Here’s the formula I used to calculate the bananas left after travelling a given distance,

def bananas_left(start_count, distance):
number_of_trips = (start_count//max_load)
return max(0, number_of_trips * max_load - (2*number_of_trips - 1) * distance * banana_per_mile)

Here’s the DP model I used,

Let M[n] be the max number of bananas at mile n then
M[n] = max { bananas_left(M[k], n-k) } for k = 0 .. n-1

it resembles the coin change DP problem.

Here’s the whole program,

def camel_and_bananas():
total_distance = 1000
banana_per_mile = 1
max_load = 1000
start_load = 3000

def bananas_left(start_count, distance):
number_of_trips = (start_count//max_load)
return max(0, number_of_trips * max_load - (2*number_of_trips - 1) * distance * banana_per_mile)

def print_path(index):
if index > 0:
print("{} bananas at mile {} starting with {} bananas at mile {}".format(M[index], index, M[index - W[index]], index - W[index]))
print_path(index - W[index])

M = [0] * (total_distance + 1)
W = [0] * (total_distance + 1)
M[0] = start_load

for n in range(1, total_distance + 1):
for k in range(n):
if bananas_left(M[k], n-k) > M[n]:
M[n] = bananas_left(M[k], n-k)
W[n] = n-k

print_path(total_distance)

It outputs

533 bananas at mile 1000 starting with 1001 bananas at mile 533
1001 bananas at mile 533 starting with 2000 bananas at mile 200
2000 bananas at mile 200 starting with 3000 bananas at mile 0

Which seems correct.

  • Abhay

    lots of assumptions need to be written down here…can u please do that? from my view, someone has to carry the remaining bananas and put 1 banana on Camel’s “BACK” for every kilometer…now going by conventional logic total number of banana’s that can be delivered is the number of bananas carrried by “someone”…

  • http://profiles.google.com/jeffuk jeff sergeant

    The answer is simple logic..

    As it’s a camel, it can probably eat as many bananas before the trip and store up the energy. so even if it eats 2000 bananas before leaving, it will only just be able to take the remaining 1000 bananas to market and just get back again before it is out of energy…
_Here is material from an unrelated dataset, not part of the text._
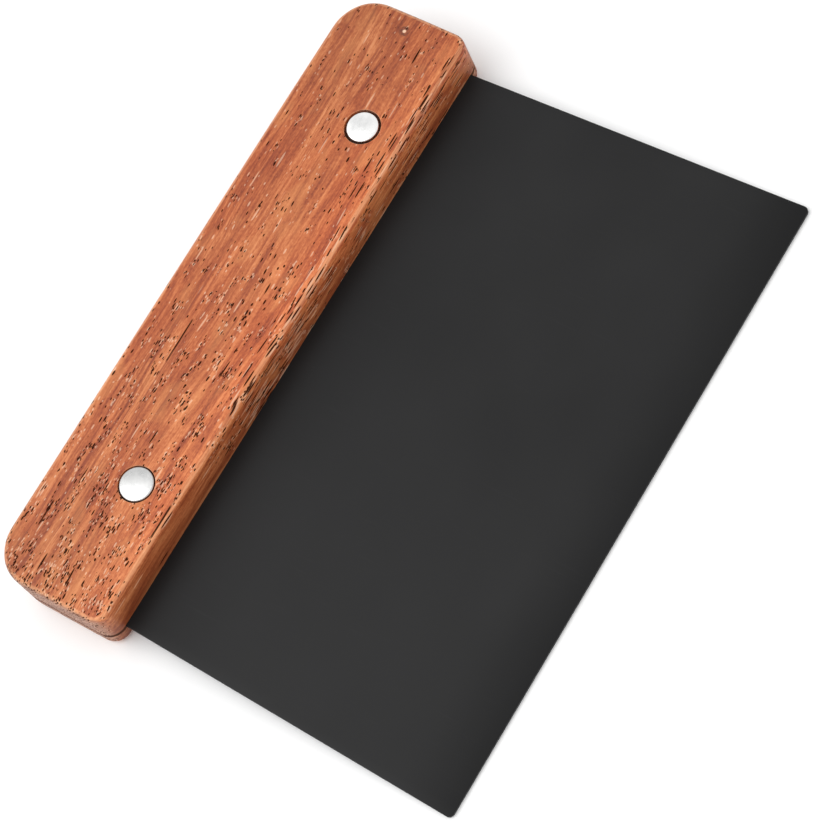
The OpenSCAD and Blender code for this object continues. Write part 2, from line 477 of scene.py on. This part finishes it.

    and if the camel can’t save up energy from the bananas, then the answer is zero, because it needs more bananas than it can carry to have enough food to get there and back

  • CT Vargas

    Shouldn’t the answer be 0? The camel can only carry 1000 bananas at any given time, so you start with 1000. But it eats one banana per km, so after a single 1000km trip you won’t have any bananas left.

  • CompetencyMatrixHater

    I worked this out in my head – it’s fairly obvious. There are 3000 bananas. The bananas can’t be taken straight to the market as the camel can only carry 1000. There’s no point taking bananas direct to the market, as the camel will eat them all before it gets there. So the camel travels 1 km at a time. At first it’s trying to move 3000 bananas, which takes 3 trips, plus 2 return trips. This costs 5 bananas per km, and this stage lasts for 200km until there are only 2000 bananas left. Then the cost drops to 3 bananas per km – for the next 333.33… km. Then the camel may as well simply keep going at a cost of 1 banana per km, as it is carrying all the bananas. It has (1000-333.33 – 200) km to go, so it ends up with 333.33 + 200 km. Of course the problem overlooks the problem of getting the camel back to the farm.